La méfiance de Tokyo

Vue du Japon, l’intervention russe en Crimée a jeté un froid, confirme Akiyoshi Komaki, correspondant à Moscou pour le journal Asahi Shimbun, joint par l’Express: “Les Japonais s’interrogeaient sur la fiabilité des Etats-Unis: ‘Si le Japon est victime d’une invasion, les Etats-Unis nous protègeront-ils ?'”. Malgré la présence sur le territoire japonais de 39 000 soldats américains, chargés d’assurer leur sécurité, les Japonais doutent soudain de la solidité de leur alliance avec les Américains. Un sentiment de défiance attisé par la montée d’un nationalisme teinté de militarisme, depuis les années 2000, dont le premier ministre, Shinzo Abe, est la figure emblématique. Un projet, en particulier, lui tient à coeur: réviser la Constitution pacifiste, imposée par les Etats-Unis au lendemain de la Seconde guerre mondiale.

Dans ce contexte, Tokyo suit “très attentivement” la situation en Ukraine, selon le journaliste, d’autant que la détérioration des relations russo-américaines entraîne des tensions, par ricochet, entre le Japon et la Russie. Or ces deux pays n’ont jamais signé de traité de paix depuis 1945 et leur différend territorial sur les îles Kouriles (Territoires du Nord) n’a toujours pas été résolu.

Barack Obama, décidé à rassurer son principal allié dans la région, a fermement soutenu le Japon, jeudi, dans le différend territorial qui l’oppose à la Chine au sujet des îles Senkaku (Diaoyu, en chinois), précisant qu’elles étaient “couvertes” par le traité de défense qui lie Tokyo et Washington.

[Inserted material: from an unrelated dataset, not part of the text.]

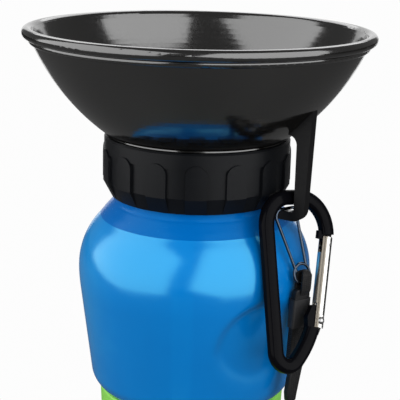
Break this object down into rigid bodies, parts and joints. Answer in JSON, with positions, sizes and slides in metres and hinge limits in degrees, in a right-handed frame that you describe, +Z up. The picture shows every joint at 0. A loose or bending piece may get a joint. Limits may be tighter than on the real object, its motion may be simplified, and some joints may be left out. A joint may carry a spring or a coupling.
{
  "type": "dog travel water bottle",
  "caption": "Squeeze bottle with a wide drinking bowl on top, a screw collar, a twist valve, a grip sleeve, and a carabiner with a strap on a hook.",
  "frame": {"origin": "centre of the bottle's foot plane, on the axis of bottle and bowl", "axes": "+Z up along the bottle's axis, -Y toward the viewer of the front, +X to the front viewer's right; the hook and carabiner are on the +X -Y side"},
  "size_m": [0.1338, 0.1338, 0.1946],
  "materials": {
    "blue_plastic": "gloss, slightly translucent",
    "green_sleeve": "satin",
    "black_bowl": "gloss",
    "pale_rubber": "satin",
    "black_collar": "satin",
    "black_knob": "satin",
    "red_rubber": "satin",
    "white_plastic": "satin",
    "steel": "satin",
    "clear_tube": "gloss, translucent",
    "black_metal": "gloss",
    "silver_metal": "satin",
    "bright_wire": "bright",
    "black_web": "woven"
  },
  "bodies": {
    "bottle": {"squeeze_bottle": "blue_plastic", "grip_sleeve": "green_sleeve"},
    "head": {"drinking_bowl": "black_bowl", "neck_gasket": "pale_rubber", "manifold": "white_plastic", "manifold_seal": "red_rubber", "manifold_screws": "steel", "dip_tube": "clear_tube", "intake_strainer": "black_collar"},
    "collar": {"screw_collar": "black_collar"},
    "valve": {"valve_knob": "black_knob", "stem_o_ring": "red_rubber", "valve_shutter": "white_plastic", "stem_screw": "steel"},
    "carabiner": {"carabiner_frame": "black_metal", "gate_rivet": "steel"},
    "gate": {"carabiner_gate": "silver_metal", "gate_latch_pin": "steel", "gate_spring": "steel", "gate_plunger": "steel"},
    "bail": {"wire_bail": "bright_wire"},
    "strap": {"strap_loop": "black_web", "strap_keeper": "black_web"}
  },
  "joints": [
    {"name": "head_lift", "type": "slide", "parent": "bottle", "child": "head", "axis": [0, 0, 1], "range_m": [0, 0.005]},
    {"name": "collar_turn", "type": "hinge", "parent": "head", "child": "collar", "pos_m": [0, 0, 0.142], "axis": [0, 0, 1], "range_deg": [0, 451]},
    {"name": "valve_turn", "type": "hinge", "parent": "head", "child": "valve", "pos_m": [0, 0, 0.1563], "axis": [0, 0, 1], "range_deg": [0, 90]},
    {"name": "carabiner_swing", "type": "hinge", "parent": "head", "child": "carabiner", "pos_m": [0.03391, -0.02287, 0.135], "axis": [-0.788, -0.6157, 0], "range_deg": [0, 30]},
    {"name": "gate_open", "type": "hinge", "parent": "carabiner", "child": "gate", "pos_m": [0.04645, -0.03167, 0.0899], "axis": [0.5855, -0.7494, 0.309], "range_deg": [0, 6], "stiffness_Nm_per_rad": 0.02, "springref_deg": -11.46},
    {"name": "bail_swing", "type": "hinge", "parent": "head", "child": "bail", "pos_m": [0.03391, -0.02287, 0.135], "axis": [-0.788, -0.6157, 0], "range_deg": [0, 9.5]},
    {"name": "strap_swing", "type": "hinge", "parent": "bail", "child": "strap", "pos_m": [0.04093, -0.0278, 0.10304], "axis": [0.788, 0.6157, 0], "range_deg": [0, 9.5]}
  ],
  "couplings": [
    {"joint": "collar_turn", "follows": "head_lift", "rad_per_m": 1570.8},
    {"joint": "bail_swing", "follows": "carabiner_swing", "ratio": 0.3},
    {"joint": "strap_swing", "follows": "carabiner_swing", "ratio": 0.3}
  ]
}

Mais cette confirmation intervient un peu tard. En janvier dernier, lors du Forum économique de Davos, le premier ministre nippon avait comparé le conflit entre Tokyo et Pékin au sujet de ces îles à l’élément déclencheur de de la Première guerre mondiale.

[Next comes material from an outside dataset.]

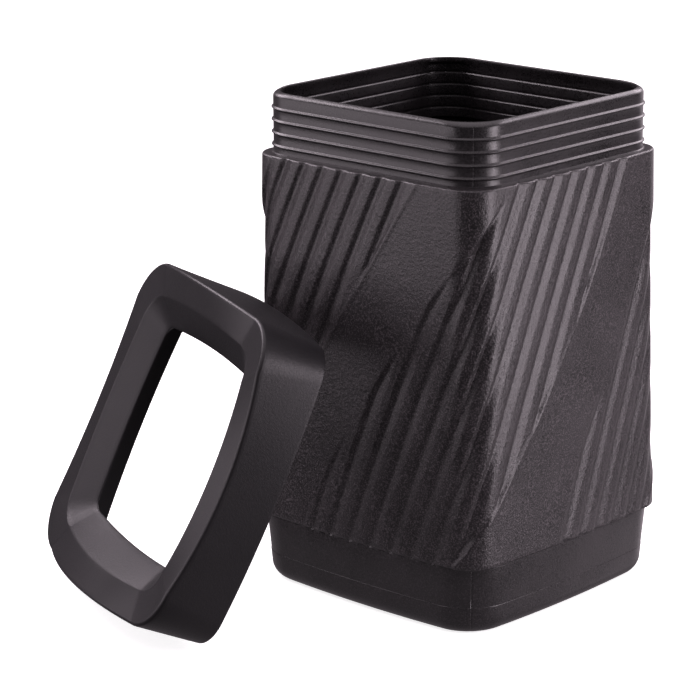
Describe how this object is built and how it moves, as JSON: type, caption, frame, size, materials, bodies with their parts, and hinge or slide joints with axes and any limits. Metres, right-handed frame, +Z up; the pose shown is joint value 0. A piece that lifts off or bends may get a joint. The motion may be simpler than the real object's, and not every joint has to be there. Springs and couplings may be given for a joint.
{
  "type": "square litter bin",
  "caption": "Square open-top litter bin: twisted-rib blow-moulded canister with a beaded neck, and its lift-off funnel lid leaning beside it.",
  "frame": {"origin": "centre of the canister's flat underside, on the floor", "axes": "+Z up, out of the canister's mouth; X and Y square to its sides; the lifted-off lid stands beside the -X -Y corner"},
  "size_m": [0.7281, 0.8452, 0.7746],
  "materials": {
    "canister_body": "coarse leather grain on the panels, satin on the neck and base band",
    "lid": "fine satin"
  },
  "bodies": {
    "canister": {"canister_body": "canister_body"},
    "lid": {"lid": "lid"}
  },
  "joints": [
    {"name": "lid_lift", "type": "slide", "parent": "canister", "child": "lid", "axis": [0, 0, 1], "range_m": [0, 0.8]}
  ]
}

A l’image de la Russie, qui semble prête à intervenir militairement en Ukraine, la Chine pourrait-elle envoyer des troupes sur les îles contestées, en cas de provocation de Tokyo ? Pour Shen Dingli, doyen de l’Institut des Affaires Internationales de l’Université de Fudan, cela ne fait aucun doute: “Lors de la guerre de Corée, en 1950-53, Pékin a déjà envoyé ses troupes dans la péninsule afin de lutter contre les Etats-Unis, rappelle-t-il. “Aujourd’hui, avec un budget militaire de 131 milliards de dollars, elle n’hésiterait pas à intervenir.”

A Séoul, l’ère du doute

En Corée du Sud aussi, malgré la présence de 25 000 soldats américains chargés d’assurer la protection du territoire, politiques, diplomates et analystes s’interrogent. “Le gouvernement de Séoul est bien conscient de l’agressivité de Poutine”, affirme à L’Express Park Kigab, professeur en droit international à Korea University. Et ils redoutent, selon l’enseignant, que les récents événements en Ukraine donnent de mauvaises idées à Kim Jung Un, le leader de la Corée du Nord: “Pour les dirigeants de Pyongyang, l’Ukraine a été envahie parce qu’elle a commis l’erreur de renoncer volontairement, dans les années 1990, à l’arme nucléaire. De leur point de vue, la bombe atomique est un des moyens essentiels de garantir la survie du régime. Ils ne l’abandonneront pas”. Pyongyang prépare ces jours-ci son quatrième essai nucléaire, selon des sources sud-coréennes citées par l’Agence France-Presse. Le nucléaire nord-coréen est un des dossiers prioritaires sur lequel compte avancer Barack Obama lors de sa rencontre avec la présidente sud-coréenne Park Geun Hye. Des pourparlers entre les Etats-Unis, le Japon et la Corée du Sud devraient-être confirmés dans la foulée. En Ukraine, malgré les réunions des instances internationales, les tentatives de déstabilisation n’ont pas cessé. Tous les regards se portent désormais vers le Pacifique.